77. In view of the facts and circumstances stated above, particularly in view of the fact that there is only one Creditor of the Transferee Company and the said Creditor has given its no-objection to the proposed Scheme of Arrangement, as well as to the waiver of the meeting of the Creditors of the Transferee Company for consideration of the proposed Scheme of Arrangement, I am of the opinion that it is not necessary to call the meeting of the creditors of the Transferee Company for consideration of the proposed Scheme of Arrangement, as per the requirements of Section 391(1) and (2) read with Section 393 of the Companies Act, 1956.
78. In the circumstances, the requirement for holding the meeting of the Creditors of the Transferee Company for consideration of the proposed Scheme of Arrangement, as per the requirements of Section 391(1) and (2) read with Section 393 of the Companies Act, 1956 is dispensed with.
79. In the circumstances, it is ordered as follows:
Upon the Joint application of the company JINDAL PIPES LIMITED (hereinafter referred to as "the Transferor Company") having its Registered Office at 22nd Mile, Delhi-Hapur Road, P.O. Jindal Nagar, Ghaziabad-201302 in the State of Uttar Pradesh and the companyODD & EVEN TRADES & FINANCE PRIVATE LIMITED (hereinafter referred to as '"the Transferee Company") having Its Registered Office at B-208, Ramprastha, P.O. Chandemagar, Ghaziabad-201011 in the State of Uttar Pradesh, by summons presented on the 17th day of April, 2007 seeking approval for the proposed scheme of arrangement of the Transferor Company with the Transferee Company, and upon hearing S/Shri K.K. Arora and Ashok Chhabra, Advocates, for the applicants, and upon reading the joint application, Exhibits thereto, and the affidavits in support thereof (Exhibit-A at page 29 being a copy of the proposed scheme of arrangement).
IT IS ORDERED
23. That for the purpose of considering, and if thought fit, for approving, with or without modification, the proposed scheme of arrangement, it is necessary to have meeting of the Creditors (Including the Contingent Creditors, the Secured Creditors and the Unsecured Creditors) of the Transferor Company.
That meeting of the Creditors (including the Contingent Creditors, the Secured Creditors and the Unsecured Creditors) of the Transferor Company will be convened and held at the Registered Office of the Transferor Company (namely, 22nd Mile, Delhi-Hapur Road, P.O. Jindal Nagar, Ghaziabad-201302) on 29th day of June, 2007 (Friday) at 11.00 O'clock in the forenoon for the purpose of considering, and if thought fit, approving, with or without modifications, the proposed scheme of arrangement.
That at least 21 clear days before the day appointed for the meeting of the Transferor Company to be held as aforesaid, a notice convening the said meeting at the place and time aforesaid, together with the copies of the said scheme and of the statement required to be furnished pursuant to Section 393 of the Companies Act, 1956, and the prescribed form of proxy, shall be sent by pre-paid letter post under certificate of posting, addressed to each of the creditors (including Contingent Creditors, the Unsecured Creditors and the Secured Creditors) of the Transferor Company at their respective registered or last known addresses.
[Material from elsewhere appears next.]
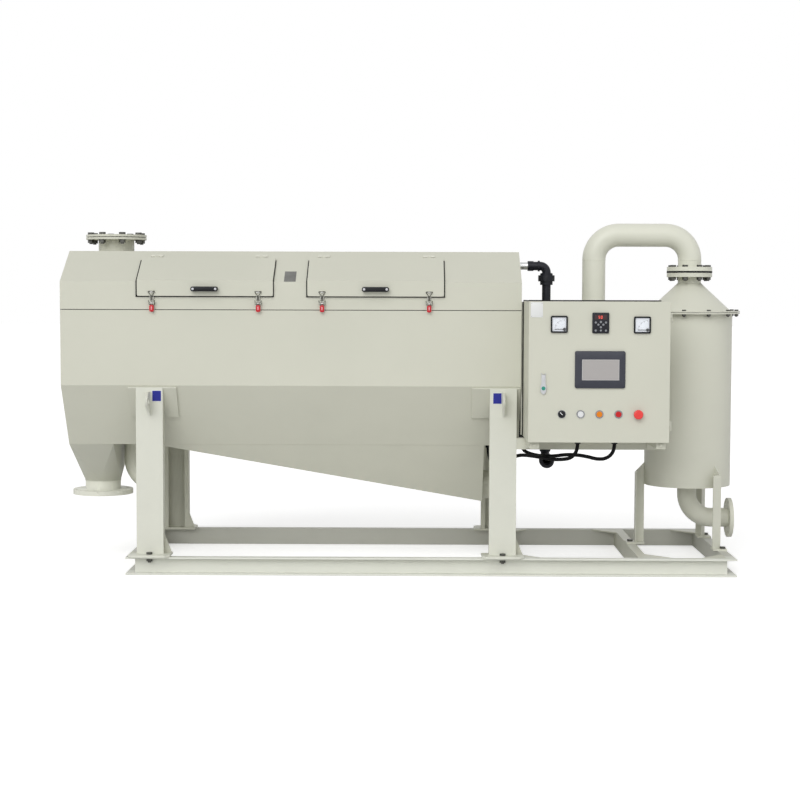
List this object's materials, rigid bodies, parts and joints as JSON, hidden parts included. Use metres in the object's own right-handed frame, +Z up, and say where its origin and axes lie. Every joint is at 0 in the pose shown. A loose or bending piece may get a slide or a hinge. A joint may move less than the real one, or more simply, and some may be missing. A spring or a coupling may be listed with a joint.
{
  "type": "rotary screen thickener",
  "caption": "Rotary screen sludge thickener: driven drum in a steel casing over a filtrate hopper, with mixing tank, transfer pipe and control cabinet on a channel base.",
  "frame": {"origin": "on the floor, at the centre of the rectangle of the four anchor holes in the base frame", "axes": "+X runs along the machine from the sludge chute towards the mixing tank, -Y is the operator's side with the hatches and the cabinet door, +Z is up"},
  "size_m": [3.13, 1.343, 1.583],
  "materials": {
    "machine_paint": "satin",
    "zinc_steel": "zinc plated",
    "stainless_steel": "brushed",
    "bearing_iron": "painted",
    "motor_paint": "satin",
    "black_plastic": "matte",
    "gasket_rubber": "matte",
    "cable_rubber": "matte",
    "device_plastic": "matte",
    "roller_steel": "turned",
    "meter_plastic": "gloss",
    "needle_paint": "matte",
    "dark_plastic": "matte",
    "screen_plastic": "matte",
    "bezel_chrome": "polished",
    "white_plastic": "gloss",
    "orange_plastic": "gloss",
    "red_plastic": "gloss",
    "grip_red": "matte"
  },
  "bodies": {
    "machine": {"base_rails": "machine_paint", "base_cross_members": "machine_paint", "front_legs": "machine_paint", "rear_legs": "machine_paint", "fasteners": "zinc_steel", "lower_housing": "machine_paint", "filtrate_hopper": "machine_paint", "sludge_chute": "machine_paint", "partition_wall": "stainless_steel", "upper_cover": "machine_paint", "vent_blind_flange": "machine_paint", "gaskets": "gasket_rubber", "filtrate_outlet_pipe": "machine_paint", "drain_elbow": "machine_paint", "hinge_leaves_and_latch_bases": "zinc_steel", "roller_bearings": "bearing_iron", "gearbox": "motor_paint", "drive_motor": "motor_paint", "spray_bar": "stainless_steel", "wash_water_pipe": "black_plastic", "drum_inlet_pipe": "machine_paint", "transfer_pipe": "machine_paint", "mixing_tank": "machine_paint", "tank_cone": "machine_paint", "cabinet_box": "machine_paint", "cabinet_internals": "device_plastic", "cabinet_support_beam": "machine_paint", "cable_glands": "black_plastic", "motor_cable": "cable_rubber", "control_cable": "cable_rubber"},
    "left_hatch": {"hatch_left_lid": "machine_paint", "hatch_left_handle": "black_plastic"},
    "right_hatch": {"hatch_right_lid": "machine_paint", "hatch_right_handle": "black_plastic"},
    "drum": {"drum_screen": "stainless_steel", "drum_cage": "stainless_steel", "drum_flight": "stainless_steel"},
    "drive_roller": {"drive_roller_shaft": "roller_steel"},
    "idler_roller": {"idler_roller_shaft": "roller_steel"},
    "door": {"cabinet_door": "machine_paint", "panel_meters": "meter_plastic", "drive_keypad": "dark_plastic", "operator_screen": "screen_plastic", "button_bezels": "bezel_chrome"},
    "lock_handle": {"door_lock": "black_plastic"},
    "voltmeter_pointer": {"voltmeter_needle": "needle_paint"},
    "ammeter_pointer": {"ammeter_needle": "needle_paint"},
    "selector": {"selector_switch": "black_plastic"},
    "white_button": {"button_white": "white_plastic"},
    "orange_button": {"button_orange": "orange_plastic"},
    "red_button": {"button_red": "red_plastic"},
    "stop_button": {"emergency_stop": "red_plastic"},
    "lever_1": {"latch_lever_1": "grip_red"},
    "bail_1": {"latch_bail_1": "zinc_steel"},
    "lever_2": {"latch_lever_2": "grip_red"},
    "bail_2": {"latch_bail_2": "zinc_steel"},
    "lever_3": {"latch_lever_3": "grip_red"},
    "bail_3": {"latch_bail_3": "zinc_steel"},
    "lever_4": {"latch_lever_4": "grip_red"},
    "bail_4": {"latch_bail_4": "zinc_steel"}
  },
  "joints": [
    {"name": "drum_spin", "type": "hinge", "parent": "machine", "child": "drum", "pos_m": [0, 0, 1.01], "axis": [1, 0, 0], "continuous": true},
    {"name": "drive_roller_spin", "type": "hinge", "parent": "machine", "child": "drive_roller", "pos_m": [0, 0.23821, 0.66981], "axis": [1, 0, 0], "continuous": true},
    {"name": "idler_roller_spin", "type": "hinge", "parent": "machine", "child": "idler_roller", "pos_m": [0, -0.23821, 0.66981], "axis": [1, 0, 0], "continuous": true},
    {"name": "left_hatch_swing", "type": "hinge", "parent": "machine", "child": "left_hatch", "pos_m": [-1.005, -0.28875, 1.41864], "axis": [-1, 0, 0], "range_deg": [0, 130]},
    {"name": "right_hatch_swing", "type": "hinge", "parent": "machine", "child": "right_hatch", "pos_m": [-0.249, -0.28875, 1.41864], "axis": [-1, 0, 0], "range_deg": [0, 130]},
    {"name": "lever_1_swing", "type": "hinge", "parent": "machine", "child": "lever_1", "pos_m": [-1.241, -0.464, 1.207], "axis": [-1, 0, 0], "range_deg": [0, 90]},
    {"name": "bail_1_swing", "type": "hinge", "parent": "machine", "child": "bail_1", "pos_m": [-1.241, -0.464, 1.207], "axis": [1, 0, 0], "range_deg": [0, 40]},
    {"name": "lever_2_swing", "type": "hinge", "parent": "machine", "child": "lever_2", "pos_m": [-0.769, -0.464, 1.207], "axis": [-1, 0, 0], "range_deg": [0, 90]},
    {"name": "bail_2_swing", "type": "hinge", "parent": "machine", "child": "bail_2", "pos_m": [-0.769, -0.464, 1.207], "axis": [1, 0, 0], "range_deg": [0, 40]},
    {"name": "lever_3_swing", "type": "hinge", "parent": "machine", "child": "lever_3", "pos_m": [-0.486, -0.464, 1.207], "axis": [-1, 0, 0], "range_deg": [0, 90]},
    {"name": "bail_3_swing", "type": "hinge", "parent": "machine", "child": "bail_3", "pos_m": [-0.486, -0.464, 1.207], "axis": [1, 0, 0], "range_deg": [0, 40]},
    {"name": "lever_4_swing", "type": "hinge", "parent": "machine", "child": "lever_4", "pos_m": [-0.012, -0.464, 1.207], "axis": [-1, 0, 0], "range_deg": [0, 90]},
    {"name": "bail_4_swing", "type": "hinge", "parent": "machine", "child": "bail_4", "pos_m": [-0.012, -0.464, 1.207], "axis": [1, 0, 0], "range_deg": [0, 40]},
    {"name": "door_swing", "type": "hinge", "parent": "machine", "child": "door", "pos_m": [1.014, -0.755, 0.922], "axis": [0, 0, 1], "range_deg": [0, 120]},
    {"name": "lock_handle_swing", "type": "hinge", "parent": "door", "child": "lock_handle", "pos_m": [0.471, -0.7805, 0.915], "axis": [-1, 0, 0], "range_deg": [0, 30]},
    {"name": "voltmeter_pointer_swing", "type": "hinge", "parent": "door", "child": "voltmeter_pointer", "pos_m": [0.558, -0.778, 1.104], "axis": [0, 1, 0], "range_deg": [0, 90], "stiffness_Nm_per_rad": 0.002},
    {"name": "ammeter_pointer_swing", "type": "hinge", "parent": "door", "child": "ammeter_pointer", "pos_m": [0.91, -0.778, 1.102], "axis": [0, 1, 0], "range_deg": [0, 90], "stiffness_Nm_per_rad": 0.002},
    {"name": "selector_turn", "type": "hinge", "parent": "door", "child": "selector", "pos_m": [0.55, -0.775, 0.743], "axis": [0, 1, 0], "range_deg": [0, 90]},
    {"name": "white_button_press", "type": "slide", "parent": "door", "child": "white_button", "axis": [0, 1, 0], "range_m": [0, 0.004], "stiffness_N_per_m": 400},
    {"name": "orange_button_press", "type": "slide", "parent": "door", "child": "orange_button", "axis": [0, 1, 0], "range_m": [0, 0.004], "stiffness_N_per_m": 400},
    {"name": "red_button_press", "type": "slide", "parent": "door", "child": "red_button", "axis": [0, 1, 0], "range_m": [0, 0.004], "stiffness_N_per_m": 400},
    {"name": "stop_button_press", "type": "slide", "parent": "door", "child": "stop_button", "axis": [0, 1, 0], "range_m": [0, 0.005], "stiffness_N_per_m": 600}
  ],
  "couplings": [
    {"joint": "drive_roller_spin", "follows": "drum_spin", "ratio": -7.3},
    {"joint": "idler_roller_spin", "follows": "drum_spin", "ratio": -7.3}
  ]
}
That, in addition, at least 21 clear days before the day appointed for the meeting in respect of the Transferor Company, as aforesaid, advertisement convening the said meeting in respect of the Transferor Company, and stating that copies of the said scheme together with the copy of the statement required to be sent under Section 393 of the Companies Act, 1956 and the prescribed form of proxy can be obtained five of charge at the Registered Office of the Transferor Company shall be published in the daily national newspapers, in English may be published in Statesman published from Delhi in its Edition having circulation in the district Ghaziabad, and in Economic Times published from Delhi and in Hindi may be published In Dainik Jagran published from Ghaziabad.
That for the purposes of conducting the meeting of the creditors (including the Contingent Creditors, the Unsecured Creditors and the Secured Creditors) of the Transferor Company, the Court hereby appoints Shri Sanjay Goswami (Mobile No. 9415324793), Advocate, as the Chairman and appoints Shri Amit Manohar Sahal (Mobile No. 9415348777), Advocate as the alternate Chairman. The Chairman will be paid Rs. 40,000/- plus incidental expenses and the alternate Chairman will be paid Rs. 20,000/- plus incidental expenses, in addition, the expenses of the journey and stay in respectable hotel being taken care of.
That the Chairman appointed for the meeting will issue the advertisements and send out the notices of the meeting referred to above.
That the quorum for the said meeting of the creditors (including the Contingent Creditors, the Unsecured Creditors and the Secured Creditors) of the Transferor Company to be held as aforesaid shall be 50 by number and 65% by value of the creditors of the Transferor Company present either personally or by proxy.
That voting by proxy shall be permitted, provided that a proxy in the prescribed form duly signed by the person entitled to attend and vote at the meeting, is filed with the Transferor Company at its Registered Office not later than 48 hours before the meeting.
That the value of each creditor (including the Contingent Creditor, the Unsecured Creditor and the Secured Creditor) shall be in accordance with the books of the Transferor Company and, where the entries in the books are disputed, the Chairman shall determine the value for purposes of the meeting.
AND IT IS FURTHER ORDERED that the Chairman will report to this Court the result of the said meeting within two weeks of the conclusion of the meeting, and the report shall be verified by his affidavit.